>> Start Source data

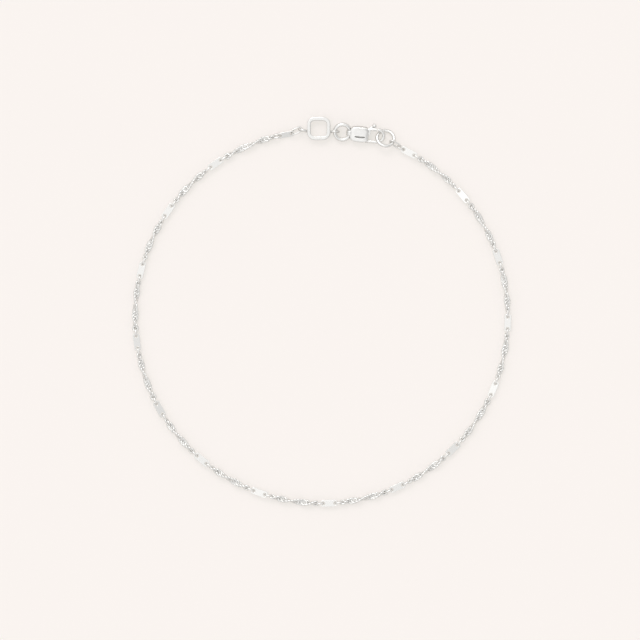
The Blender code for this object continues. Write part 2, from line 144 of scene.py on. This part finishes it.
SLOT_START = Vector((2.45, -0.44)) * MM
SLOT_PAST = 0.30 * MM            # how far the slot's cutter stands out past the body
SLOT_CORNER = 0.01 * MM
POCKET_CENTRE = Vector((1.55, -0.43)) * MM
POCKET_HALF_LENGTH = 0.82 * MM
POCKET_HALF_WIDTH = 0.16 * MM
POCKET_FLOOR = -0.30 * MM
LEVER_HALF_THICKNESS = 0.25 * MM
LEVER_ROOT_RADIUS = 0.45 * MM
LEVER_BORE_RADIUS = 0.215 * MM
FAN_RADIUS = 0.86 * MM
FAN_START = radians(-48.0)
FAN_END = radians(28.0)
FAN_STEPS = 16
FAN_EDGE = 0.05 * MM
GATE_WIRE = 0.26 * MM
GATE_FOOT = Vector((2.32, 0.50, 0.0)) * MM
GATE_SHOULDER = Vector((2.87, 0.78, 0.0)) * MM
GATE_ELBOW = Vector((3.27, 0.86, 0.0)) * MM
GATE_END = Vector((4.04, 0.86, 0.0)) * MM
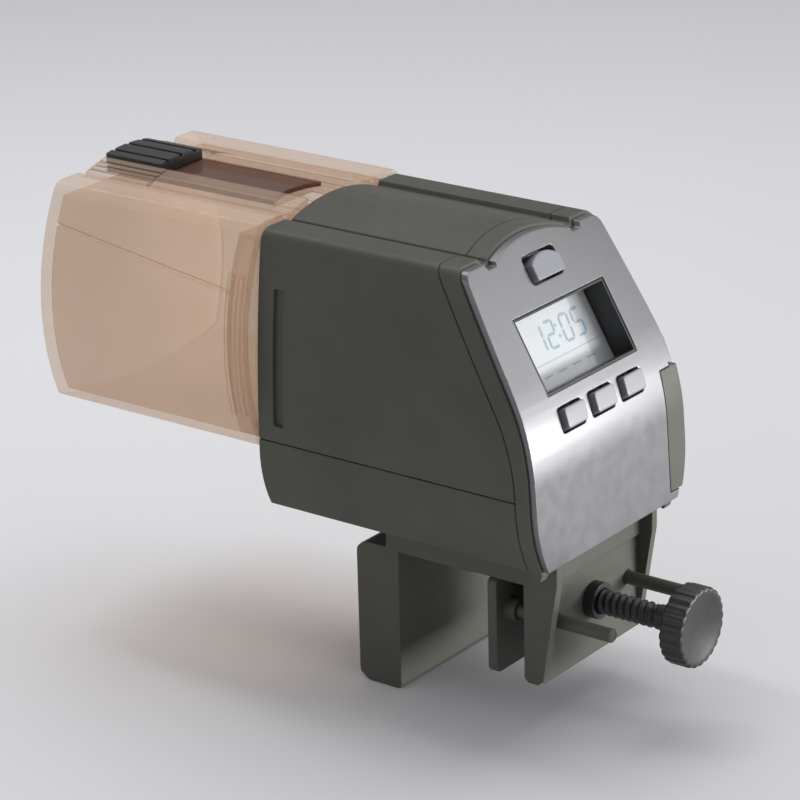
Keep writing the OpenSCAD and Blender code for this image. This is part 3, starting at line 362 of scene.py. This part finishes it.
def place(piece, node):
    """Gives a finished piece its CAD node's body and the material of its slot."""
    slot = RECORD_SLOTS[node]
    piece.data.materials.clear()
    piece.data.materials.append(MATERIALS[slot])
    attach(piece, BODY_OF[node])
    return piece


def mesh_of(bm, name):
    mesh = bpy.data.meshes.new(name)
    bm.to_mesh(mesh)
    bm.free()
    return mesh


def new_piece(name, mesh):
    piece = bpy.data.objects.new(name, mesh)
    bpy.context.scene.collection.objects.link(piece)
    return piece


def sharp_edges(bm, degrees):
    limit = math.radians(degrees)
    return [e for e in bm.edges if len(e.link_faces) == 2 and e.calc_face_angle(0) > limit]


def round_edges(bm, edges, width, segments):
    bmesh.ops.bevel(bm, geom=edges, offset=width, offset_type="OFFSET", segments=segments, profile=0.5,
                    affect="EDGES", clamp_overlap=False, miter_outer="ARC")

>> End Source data

What you are asked to do
Repeat only the lines from the one holding "attach(piece, BODY_OF[node])" through the last line of the data.

Task response
    attach(piece, BODY_OF[node])
    return piece


def mesh_of(bm, name):
    mesh = bpy.data.meshes.new(name)
    bm.to_mesh(mesh)
    bm.free()
    return mesh


def new_piece(name, mesh):
    piece = bpy.data.objects.new(name, mesh)
    bpy.context.scene.collection.objects.link(piece)
    return piece


def sharp_edges(bm, degrees):
    limit = math.radians(degrees)
    return [e for e in bm.edges if len(e.link_faces) == 2 and e.calc_face_angle(0) > limit]


def round_edges(bm, edges, width, segments):
    bmesh.ops.bevel(bm, geom=edges, offset=width, offset_type="OFFSET", segments=segments, profile=0.5,
                    affect="EDGES", clamp_overlap=False, miter_outer="ARC")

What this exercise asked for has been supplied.